Ну а взрослый… Это объясняется легче. Просто взрослым надо помнить свое детство. В этом нет ничего стыдного. Наоборот! Прекрасно!
Прекрасно, если взрослый, даже седой человек способен подумать, как ребенок.
Меня обожгло. И я подумал: «А что мог сказать Вадька мне? Что мог он сделать? Отнести кусок жмыха, ломтик черствого хлеба сюда, своей маме?»
Снова перехватило горло.
Его перехватило потому, что я понял Вадькину беспомощность перед этой проходной, перед черными, как галки, тетками, перед тифозными бараками. Перед бедой — своей и маминой.
Он не мог ей помочь. У него не было таких сил.
Я вздохнул, онемелый, — и раз, и два.
— Что, милый? — спросила высокая тетка.
— Тебе худо? — заволновалась другая.
— Тяжко без мамки-то?.. — вздохнула первая.
— О-хо-хо!.. — вздохнула вторая.
— Нету еды, — сказал я совсем Вадькиным голосом.
Они вздохнули вразнобой.
— Худо! — сказала высокая.
Теперь-то я знал: худо! И страшно оттого, что худо. Надо было уходить. Но я топтался. Какая-то ведь у меня мелькнула мысль.
Да! Я знал, что в госпитале или больнице, если написал записку больному, можно получить ответ. «Как обрадуются ребята, — подумал еще я. — Запляшут, закричат. Еще бы: письмо от мамы!» И я спросил:
— А можно ответ получить?
Черная тетка, что повыше, качнула головой. И сказала страшное:
— У нас ответов не бывает.
Дверь проходнушки жахнула за моей спиной. Ее приходилось оттягивать изо всех сил, потому что держалась она на крепких железных пружинах, но я этот дверной выстрел как теткины слова понял: приговор!
Я тряс головой, стараясь вытряхнуть дурные мысли, ругал тетку. Надо же, какие слова выбрала! Ясное дело, почему ответов не бывает, тифозная ведь больница, не простая, а это значит, зараза передается, это значит, тиф с листочком бумаги, с обыкновенным письмом может вырваться на волю, как страшный джинн…
Но тоска меня не покидала. Не отставала она от меня, и всё тут.
К Марье я подходил другим человеком. Нет, внешне, конечно, все оставалось таким же, наверное. Но в душе моей много чего произошло за какие-нибудь десять минут.
Виду, однако, подавать не следовало.
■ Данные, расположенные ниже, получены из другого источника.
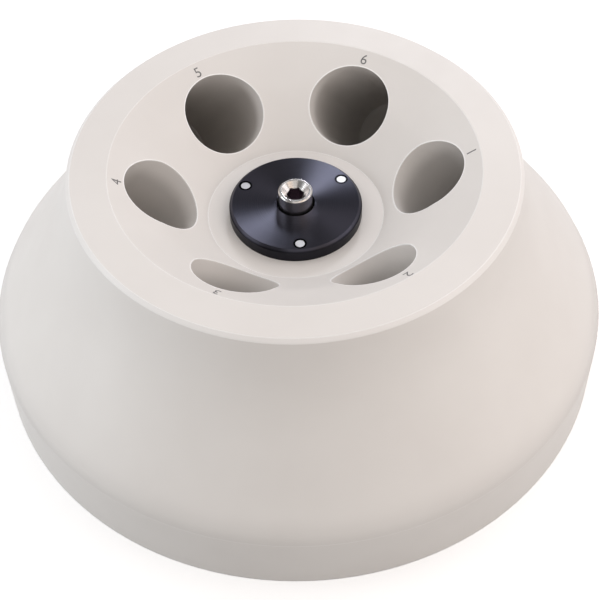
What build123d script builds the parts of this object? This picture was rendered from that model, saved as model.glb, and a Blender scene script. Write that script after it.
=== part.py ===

Не имел я таких прав — киснуть, расплываться киселем, пугаться и дрожать.
— Порядок! — сказал я ей бодрейшим из голосов и пошел вперед не оборачиваясь, чтобы все-таки постепенно прийти в себя.
Машка топала на полшага позади и, слава богу, не видела моего лица, давала мне отсрочку, чтобы я пришел в норму. Она ничего не спрашивала, похоже, знала, что никаких новостей из черной проходнушки не поступает. Отдали письмо, и всё. Ждите.
А в моих глазах все еще сидели черные тетки. Опасная работа — служить в такой больнице!
Теперь я думал о черном цвете. Она что, не пристает к черному, эта страшная зараза? Но черный — это цвет смерти.
Опять новая и странная мысль, точно глубокая яма, открылась подо мной. Я подумал, что черный цвет, цвет смерти, люди выбрали в этой больнице из суеверия, из страха, из невозможности победить страшную болезнь. Они знают, что цвет тут ни при чем, он не поможет, но на всякий случай все же обрядились в черное, надеясь, что к нему не должна пристать зараза — смысла ей такого нет!
Тяжелые мысли не исчезают разом. Я уже знал: их разрушает только время и другие события. Будто время — это маленький стальной ломик, который сам по себе ломает черную глыбу — или только глыбку, — если мысли хоть и тяжелые, но не такие большие.
Неожиданно, — впрочем, жизнь всегда продолжается неожиданно: случается что-то новое, вот она и идет дальше, наша жизнь, — так вот, неожиданно Машка проговорила:
— Мне Вадика жалко!
Медленно, даже, кажется, осторожно, точно по веревочной лестнице с высокой крыши, я спустился из горьких своих дум обратно на землю. Заставил себя переспросить Марью, чтобы не ошибиться, чтобы не казалось мне, будто я ослышался. Ведь она всегда маму жалела. А про брата я слышал первый раз.
— Жалко Вадьку? — переспросил я.
— Ну конечно, — сказала Марья.
«А! — вспомнил я. — Должно быть, она про пальто».
— Сказано же, — опять принялся успокаивать я, — бабушка зашьет.
— Да я не про то! — ответила Марья. — Я вообще!